A new International Monetary Fund report nails down the biggest threat to international fiscal stability. Here’s a hint: It’s not defense spending. “Rising spending on health care is the main risk to fiscal sustainability, with an impact on long-run debt ratios that, absent reforms, will dwarf that of the financial crisis,” the report said.

Surely more government regulation is the way to thwart catastrophe, right? “More competition among insurance companies for consumers was the best but not only way to cut health care costs.” What’s needed is the opposite of regulation: the free market.
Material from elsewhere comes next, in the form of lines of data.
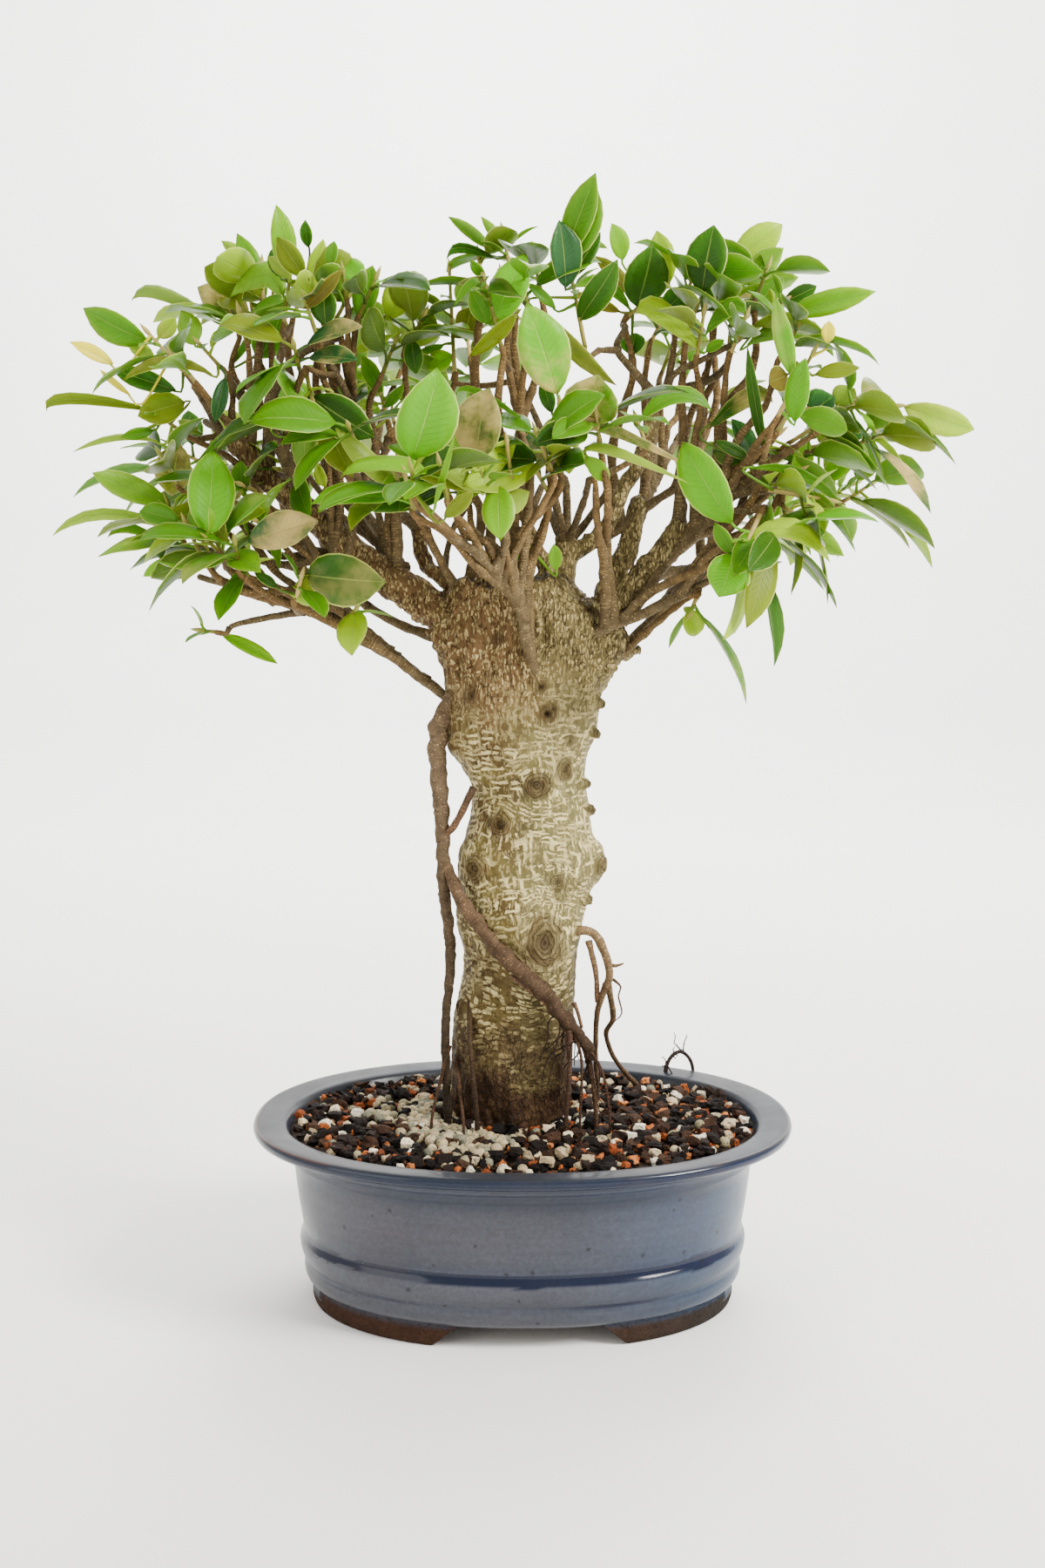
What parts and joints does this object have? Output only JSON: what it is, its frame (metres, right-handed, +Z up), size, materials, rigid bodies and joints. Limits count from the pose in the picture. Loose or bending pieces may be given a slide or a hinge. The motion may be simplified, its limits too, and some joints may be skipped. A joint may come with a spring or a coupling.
{
  "type": "tiger bark ficus bonsai",
  "caption": "Bonsai fig tree with a thick striped trunk, hanging roots and a wide crown of oval leaves, standing in an oval glazed pot of granular soil.",
  "frame": {"origin": "on the surface that the pot stands on, below the middle of the whole plant's box", "axes": "+Z up, +X to the right along the pot's long side, -Y towards the viewer's side of the tree"},
  "size_m": [0.5161, 0.3178, 0.6227],
  "materials": {
    "pot_glaze": "gloss",
    "screen_plastic": "matte",
    "soil_mix": "matte",
    "bark": "matte",
    "leaf_light": "satin",
    "leaf_mid": "satin",
    "leaf_dark": "satin"
  },
  "bodies": {
    "root": {"pot": "pot_glaze", "drain_screen_left": "screen_plastic", "drain_screen_right": "screen_plastic", "soil": "soil_mix", "trunk_and_branches": "bark", "leaf_spray_far_left_high": "leaf_light", "leaf_spray_left_fork": "leaf_mid", "leaf_spray_left_crown": "leaf_dark", "leaf_spray_crown_left_front": "leaf_light", "leaf_spray_crown_left_mid": "leaf_mid", "leaf_spray_crown_left_tip": "leaf_dark", "leaf_spray_left_top_branchlet": "leaf_light", "leaf_spray_left_mid_top": "leaf_mid", "leaf_spray_top_mid": "leaf_dark", "leaf_spray_top_centre": "leaf_light", "leaf_spray_top_spire": "leaf_mid", "leaf_spray_top_right_front": "leaf_dark", "leaf_spray_top_right": "leaf_light", "leaf_spray_right_top": "leaf_mid", "leaf_spray_right_top_inner": "leaf_dark", "leaf_spray_right_high": "leaf_light", "leaf_spray_right_upper_outer": "leaf_mid", "leaf_spray_right_upper_front": "leaf_dark", "leaf_spray_right_mid": "leaf_light", "leaf_spray_right_outer": "leaf_mid", "leaf_spray_right_low_outer": "leaf_dark", "leaf_spray_right_low": "leaf_light", "leaf_spray_right_round": "leaf_mid", "leaf_spray_right_limb_tip": "leaf_dark", "leaf_spray_right_under": "leaf_light", "leaf_spray_centre_front": "leaf_mid", "leaf_spray_centre_right": "leaf_dark", "leaf_spray_hub_front": "leaf_light", "leaf_spray_centre_low": "leaf_mid", "leaf_spray_centre_inner": "leaf_dark", "leaf_spray_front_low_left": "leaf_light", "leaf_spray_centre_stub": "leaf_mid", "leaf_spray_left_mid_front": "leaf_dark", "leaf_spray_left_mid_high": "leaf_light", "leaf_spray_left_dark": "leaf_mid", "leaf_spray_left_inner": "leaf_dark", "leaf_spray_limb_left": "leaf_light", "leaf_spray_far_left_mid": "leaf_mid", "leaf_spray_left_low_outer": "leaf_dark", "leaf_spray_left_low_front": "leaf_light", "leaf_spray_left_under": "leaf_mid", "leaf_spray_left_under_low": "leaf_dark", "leaf_spray_trunk_left": "leaf_light", "leaf_spray_trunk_left_under": "leaf_mid", "leaf_spray_back_left_high": "leaf_dark", "leaf_spray_back_left": "leaf_light", "leaf_spray_back_left_low": "leaf_mid", "leaf_spray_back_far_left": "leaf_dark", "leaf_spray_back_middle_high": "leaf_light", "leaf_spray_back_middle": "leaf_mid", "leaf_spray_back_right_high": "leaf_dark", "leaf_spray_back_right": "leaf_light", "leaf_spray_back_right_low": "leaf_mid", "leaf_spray_side_right": "leaf_dark"}
  },
  "joints": []
}
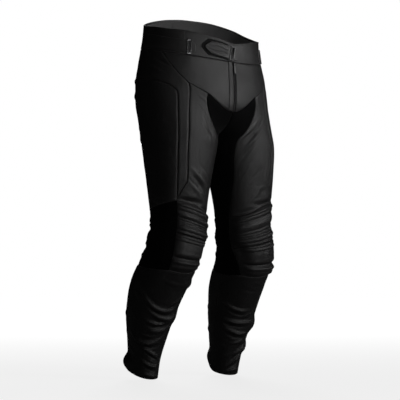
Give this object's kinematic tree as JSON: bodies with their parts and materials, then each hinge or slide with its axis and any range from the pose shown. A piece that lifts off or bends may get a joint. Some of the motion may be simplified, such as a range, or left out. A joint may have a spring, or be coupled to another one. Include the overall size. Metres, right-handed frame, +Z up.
{
  "type": "motorcycle trousers",
  "caption": "Black leather motorcycle trousers in their worn shape, with bent padded knees, stretch insets, zip fly, waist tab and zipped ankles.",
  "frame": {"origin": "middle of the waist, at the height of the waistband's middle, where the wearer's waist holds the trousers", "axes": "+Z up along the wearer, -Y the way the wearer faces, +X to the wearer's left"},
  "size_m": [0.4239, 0.2977, 1.0245],
  "materials": {
    "leather": "smooth, semi-matt",
    "stretch": "matt woven stretch cloth",
    "waistband": "smooth, semi-matt",
    "lining": "matt mesh",
    "zip_tape": "matt woven tape",
    "hook_and_loop": "matt pile",
    "metal": "polished",
    "black_metal": "satin black"
  },
  "bodies": {
    "garment": {"front_yoke_left": "leather", "front_yoke_right": "leather", "hip_left": "leather", "hip_right": "leather", "thigh_front_left": "leather", "thigh_front_right": "leather", "side_panel_left": "leather", "side_panel_right": "leather", "seat_left": "leather", "seat_right": "leather", "inner_front_left": "stretch", "inner_front_right": "stretch", "inner_back_left": "stretch", "inner_back_right": "stretch", "thigh_back_left": "leather", "thigh_back_right": "leather", "knee_band_left": "leather", "knee_band_right": "leather", "knee_cup_left": "leather", "knee_cup_right": "leather", "knee_back_left": "stretch", "knee_back_right": "stretch", "shin_left": "leather", "shin_right": "leather", "calf_outer_left": "leather", "calf_outer_right": "leather", "calf_inner_left": "leather", "calf_inner_right": "leather", "ankle_zip_tape_left": "zip_tape", "ankle_zip_tape_right": "zip_tape", "waistband_front_left": "waistband", "waistband_front_right": "waistband", "waistband_back_left": "waistband", "waistband_back_right": "waistband", "waist_lining_left": "lining", "waist_lining_right": "lining", "fly_zip_tape_left": "zip_tape", "fly_zip_tape_right": "zip_tape", "side_strap_left": "waistband", "side_strap_right": "waistband", "strap_slide_left": "metal", "strap_slide_right": "metal", "ankle_left_zip_slider": "black_metal", "ankle_right_zip_slider": "black_metal", "fly_placket_right": "leather", "fly_fold_left": "leather", "tab_landing_right": "hook_and_loop", "waist_tab_right": "leather", "ring_loop_left": "leather", "tab_ring": "black_metal", "fly_zip_slider": "black_metal"},
    "fly_pull": {"fly_zip_pull": "black_metal"},
    "ankle_pull_left": {"ankle_left_zip_pull": "black_metal"},
    "ankle_pull_right": {"ankle_right_zip_pull": "black_metal"}
  },
  "joints": [
    {"name": "fly_pull_hinge", "type": "hinge", "parent": "garment", "child": "fly_pull", "pos_m": [0, -0.14837, -0.08219], "axis": [-1, 0, 0], "range_deg": [0, 110]},
    {"name": "ankle_pull_left_hinge", "type": "hinge", "parent": "garment", "child": "ankle_pull_left", "pos_m": [0.14633, 0.13357, -0.90079], "axis": [0.9937, 0.1124, 0], "range_deg": [0, 110]},
    {"name": "ankle_pull_right_hinge", "type": "hinge", "parent": "garment", "child": "ankle_pull_right", "pos_m": [-0.14633, 0.13357, -0.90079], "axis": [0.9937, -0.1124, 0], "range_deg": [0, 110]}
  ]
}
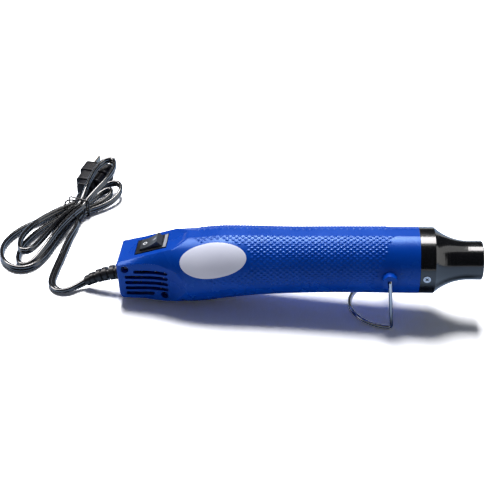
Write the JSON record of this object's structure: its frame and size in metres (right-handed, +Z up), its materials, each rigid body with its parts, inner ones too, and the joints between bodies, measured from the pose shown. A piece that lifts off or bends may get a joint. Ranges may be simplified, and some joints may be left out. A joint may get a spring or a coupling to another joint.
{
  "type": "embossing heat tool",
  "caption": "Hand-held embossing heat tool with a tapered round casing, rear deck with rocker switch, vented sides, flared nozzle, wire stand and tied mains cord.",
  "frame": {"origin": "on the ground plane, under the middle of the tool's length, on its middle plane", "axes": "+X along the tool from its back to its nozzle, level with the ground; +Y to the tool's right-hand side, away from the label; +Z up"},
  "size_m": [0.3268, 0.1838, 0.0596],
  "materials": {
    "blue_plastic": "fine satin moulding, deep blue",
    "black_gloss": "polished black",
    "black_plastic": "plain black moulding",
    "duct_plastic": "heat-proof off-white",
    "fan_plastic": "dark grey moulding",
    "steel_tube": "drawn steel",
    "motor_can": "plated steel",
    "screw_steel": "zinc plated",
    "cutoff_can": "plain aluminium",
    "chrome_wire": "bright plated wire",
    "brass_blade": "plain brass",
    "heating_wire": "resistance wire",
    "mica": "pressed mica sheet",
    "circuit_board": "green board",
    "lead_jacket": "red insulation",
    "silver_label": "silver film",
    "cord_jacket": "soft black jacket",
    "tie_plastic": "black coated wire"
  },
  "bodies": {
    "tool": {"housing_left": "blue_plastic", "housing_right": "blue_plastic", "nozzle_cover": "black_gloss", "outlet_tube": "steel_tube", "mica_sleeve": "mica", "heater_frame": "mica", "heater_coil": "heating_wire", "thermal_cutoff": "cutoff_can", "air_duct": "duct_plastic", "fan_motor": "motor_can", "motor_mount": "black_plastic", "rectifier_board": "circuit_board", "switch_body": "black_plastic", "switch_terminals": "brass_blade", "housing_screws": "screw_steel", "nozzle_screws": "screw_steel", "rating_label": "silver_label", "inner_leads": "lead_jacket", "cord_clamp": "black_plastic", "strain_relief": "cord_jacket", "cord_lead": "cord_jacket", "cord_hank": "cord_jacket", "cord_tie": "tie_plastic", "plug_body": "cord_jacket", "plug_blades": "brass_blade"},
    "rocker": {"switch_rocker": "black_gloss"},
    "stand": {"stand_wire": "chrome_wire"},
    "fan": {"fan_impeller": "fan_plastic", "motor_shaft": "motor_can"}
  },
  "joints": [
    {"name": "rocker_tilt", "type": "hinge", "parent": "tool", "child": "rocker", "pos_m": [-0.09377, 0, 0.03698], "axis": [0, 1, 0], "range_deg": [0, 24]},
    {"name": "stand_fold", "type": "hinge", "parent": "tool", "child": "stand", "pos_m": [0.05719, 0, 0.03675], "axis": [0, -1, 0], "range_deg": [0, 86]},
    {"name": "fan_spin", "type": "hinge", "parent": "tool", "child": "fan", "pos_m": [-0.01098, 0, 0.03247], "axis": [0.998, 0, 0.0628], "continuous": true}
  ]
}
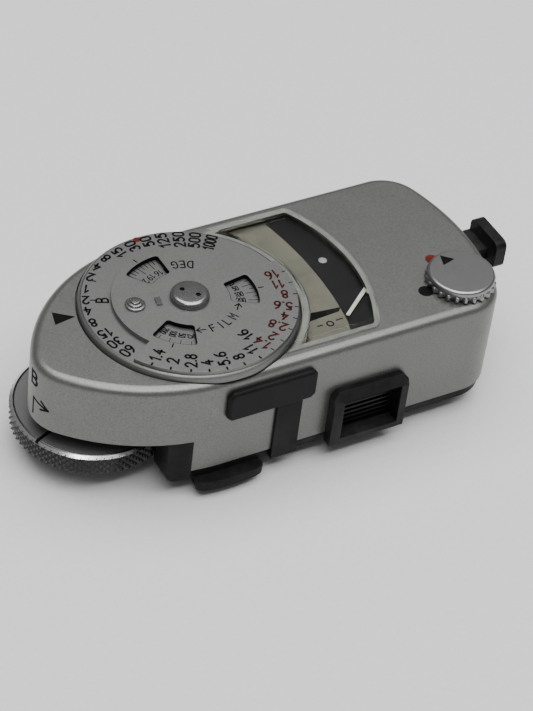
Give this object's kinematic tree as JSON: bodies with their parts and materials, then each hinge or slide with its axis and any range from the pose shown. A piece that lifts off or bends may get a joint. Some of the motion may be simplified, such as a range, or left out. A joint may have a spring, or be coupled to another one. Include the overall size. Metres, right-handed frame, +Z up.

It’s hard to imagine a more concentrated manifestation of out-of-touch policy than ObamaCare. As the developed world suffocates in its health-care largess, the president and his liberal partners in Congress moved to finish us off in one unprecedented legislative sweep.  Consider this: “The burden of health care in 2008 averaged 7.0 percent of GDP in developed countries, with the United States close to that and France more than eight percent. Twenty years from now, health costs will grow another three percentage points of GDP in all the countries, and five percent more in the United States.”

Liberal lawmakers might as well start rioting now. The only difference between demanding more statism from a broke government via legislation and demanding it via graffiti is cosmetic.  Both are rooted in the same anti-logic and neither has much of a future. What Europeans call “austerity” American simply call math, and it’s making an inexorable comeback.